Cortana is present primarily as a search bar under the Start menu; you can also launch it by tapping its tile on the Start menu. (In tablet mode, it's accessible from an icon on the Taskbar). You wake it up by saying "Hey Cortana" or "Hi Cortana." You can then ask it to do something, such as find a file, launch a program or find information. If you prefer typing to talking, type your request into the search bar.
What you'll see next depends upon your request. Cortana, which is based on Bing's search engine, looks through your files, your Microsoft OneDrive cloud storage account, your videos and music, the apps on your PC, your settings, your email and the Web. The actions it takes or the way it shows your search results varies according to what you've asked for.
For example, when I said, "Show me my photos from Italy," Cortana quickly found them on both my PC and on OneDrive -- and displayed them. At the top of the results, I could click a link to search for photos of Italy on the Web.
When I asked, "What's the weather?" it knew my location and told me it was 74 degrees and sunny, and also displayed the weather forecast. And when I said, "Add an appointment on Sunday," it asked me what time the appointment was scheduled to start, and from there I was able to quickly add an appointment to my calendar.

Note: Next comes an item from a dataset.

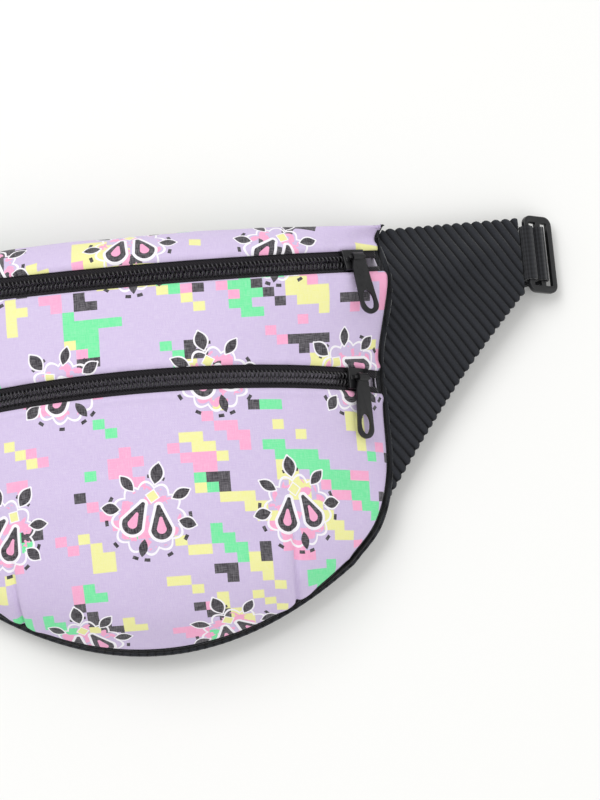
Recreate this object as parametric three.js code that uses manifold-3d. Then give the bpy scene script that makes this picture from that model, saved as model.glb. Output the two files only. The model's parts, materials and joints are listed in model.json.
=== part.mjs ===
// A waist pack lying on its back: a printed cotton front with two zips, a corduroy back
// and hip wings, and a webbing belt with a side-release buckle folded behind it.
// Millimetres. +Z points out of the front, +Y to the top edge, +X along the belt.
import * as THREE from "three";
import { mergeVertices } from "three/addons/utils/BufferGeometryUtils.js";
import Module from "manifold-3d";

// ---- Driving dimensions -----------------------------------------------------------
const topHalfWidth = 112;
const waistHalfWidth = 105;
const topEdge = 90.5;
const bottomEdge = -91;
const frontDepth = 58;
const seamLevel = 14.5;
const gap = 0.3;

const cloth = 1.5;
const lining = 0.8;
const backOverhang = 1.5;
const backRoll = 14;
const bindingWidth = 3.2;
const bindingHeight = 3.0;
const bindingDrop = 2.1;
const pocketDepth = 13;

const upperZipEnd = 75;
const upperZipMiddle = 69;
const upperZipDepth = 52;
const upperZipLean = THREE.MathUtils.degToRad(20);
const lowerZipLine = 20;
const zipLip = 5.2;
const zipFlat = 11;
const tapeReach = 10;
const tapeThickness = 0.8;
const coilReach = 3.1;
const coilInner = 0.6;
const coilThickness = 2.6;
const coilTop = -0.1;
const zipEndInset = 6.5;
const sliderParking = 3;

const sliderLength = 11;
const sliderHalfWidth = 4.8;
const sliderPlate = 1.4;
const dividerThickness = 0.6;
const dividerLength = 2.6;
const bridgeHalfLength = 4.2;
const bridgePost = 1.2;
const bridgeWidth = 1.4;
const bridgeThickness = 1.2;
const bridgeRise = 2.85;
const pullEyeRadius = 2.0;
const pullEyeBore = 1.1;
const pullLength = 29.5;
const pullThickness = 1.2;
const pullHeadHalf = 2.5;
const pullTopHalf = 3.6;
const pullEndHalf = 4.4;
const pullTilt = THREE.MathUtils.degToRad(2);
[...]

There are limits to Cortana's capabilities, though. I use Gmail as my primary email account, and Cortana wasn't able to reach into it to search through messages. In fact, it wouldn't even launch Gmail for me. Instead, it did a Bing search for Gmail and showed me a page of search results on the Web. If Cortana is going to become a truly useful digital assistant, Microsoft will have to figure out a way for Cortana to interact with all the major Web-based apps.
I will say this for Cortana, though -- it's a fast learner. When I said "Launch Google Chrome," it asked whether I wanted to launch Google Chrome or Chrome App Launcher. I told it to launch Google Chrome. Every time after that, when I made that same request, it launched Google Chrome without asking for clarification.
When Cortana runs, it displays a menu made up of a group of four icons stacked underneath a "hamburger" menu on the left side of the screen, which are both somewhat useful and somewhat confusing. The top one, Home, simply navigates you to the main Cortana interface. Beneath it, the strangely-named Notebook icon leads you to a tool to change Cortana's settings -- such as whether you want to get recommendations about places to eat or events to attend; what your home, work and other "favorite locations" are; how to change the name Cortana uses for you; and so on.